In practice words are used for other purposes than for making statements about facts. Very often they are used rhetorically, in order to arouse the passions and direct the will towards some course of action regarded as desirable. And sometimes, too, they are used poetically—that is to say, they are used in such a way that, besides making a statement about real or imaginary things and events, and besides appealing rhetorically to the will and the passions, they cause the reader to be aware that they are beautiful. Beauty in art or nature is a matter of relationships between things not in themselves intrinsically beautiful. There is nothing beautiful, for example, about the vocables, “time,” or “syllable.” But when they are used in such a phrase as “to the last syllable of recorded time,” the relationship between the sound of the component words, between our ideas of the things for which they stand, and between the overtones of association with which each word and the phrase as a whole are charged, is apprehended, by a direct and immediate intuition, as being beautiful.

About the rhetorical use of words nothing much need be said. There is rhetoric for good causes and there is rhetoric for bad causes—rhetoric which is tolerably true to facts as well as emotionally moving, and rhetoric which is unconsciously or deliberately a lie. To learn to discriminate between the different kinds of rhetoric is an essential part of intellectual morality; and intellectual morality is as necessary a pre-condition of the spiritual life as is the control of the will and the guard of heart and tongue.

We have now to consider a more difficult problem. How should the poetical use of words be related to the life of the spirit? (And, of course, what applies to the poetical use of words applies equally to the pictorial use of pigments, the musical use of sounds, the sculptural use of clay or stone—in a word, to all the arts.)

“Beauty is truth, truth, beauty.” But unfortunately Keats failed to specify in which of its principal meanings he was using the word “truth.” Some critics have assumed that he was using it in the third of the senses listed at the opening of this section, and have therefore dismissed the aphorism as nonsensical. Zn + H2SO4 = ZnSO4 + H2. This is a truth in the third sense of the word—and, manifestly, this truth is not identical with beauty. But no less manifestly Keats was not talking about this kind of “truth.” He was using the word primarily in its first sense, as a synonym for “fact,” and secondarily with the significance attached to it in the Johannine phrase, “to worship God in truth.” His sentence, therefore, carries two meanings. “Beauty is the Primordial Fact, and the Primordial Fact is Beauty, the principle of all particular beauties”; and “Beauty is an immediate experience, and this immediate experience is identical with Beauty-as-Principle, Beauty-as-Primordial-Fact.” The first of these statements is fully in accord with the doctrines of the Perennial Philosophy. Among the trinities in which the ineffable One makes itself manifest is the trinity of the Good, the True, and the Beautiful. We perceive beauty in the harmonious intervals between the parts of a whole. In this context the divine Ground might be paradoxically denned as Pure Interval, independent of what is separated and harmonized within the totality.

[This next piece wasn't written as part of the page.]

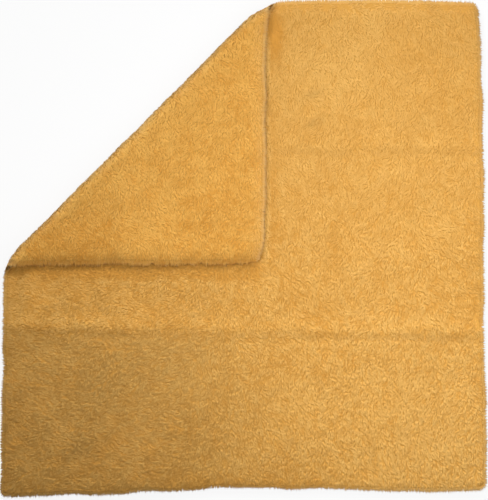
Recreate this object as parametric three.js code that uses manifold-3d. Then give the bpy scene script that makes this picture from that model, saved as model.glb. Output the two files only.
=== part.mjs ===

With Keats’s statement in its secondary meaning the exponents of the Perennial Philosophy would certainly disagree. The experience of beauty in art or in nature may be qualitatively akin to the immediate, unitive experience of the divine Ground or Godhead; but it is not the same as that experience, and the particular beauty-fact experienced, though partaking in some sort of the divine nature, is at several removes from the Godhead. The poet, the nature lover, the aesthete are granted apprehensions of Reality analogous to those vouchsafed to the selfless contemplative; but because they have not troubled to make themselves perfectly selfless, they are incapable of knowing the divine Beauty in its fulness, as it is in itself. The poet is born with the capacity of arranging words in such a way that something of the quality of the graces and inspirations he has received can make itself felt to other human beings in the white spaces, so to speak, between the lines of his verse. This is a great and precious gift; but if the poet remains content with his gift, if he persists in worshipping the beauty in art and nature without going on to make himself capable, through selflessness, of apprehending Beauty as it is in the divine Ground, then he is only an idolater. True, his idolatry is among the highest of which human beings are capable; but an idolatry, none the less, it remains.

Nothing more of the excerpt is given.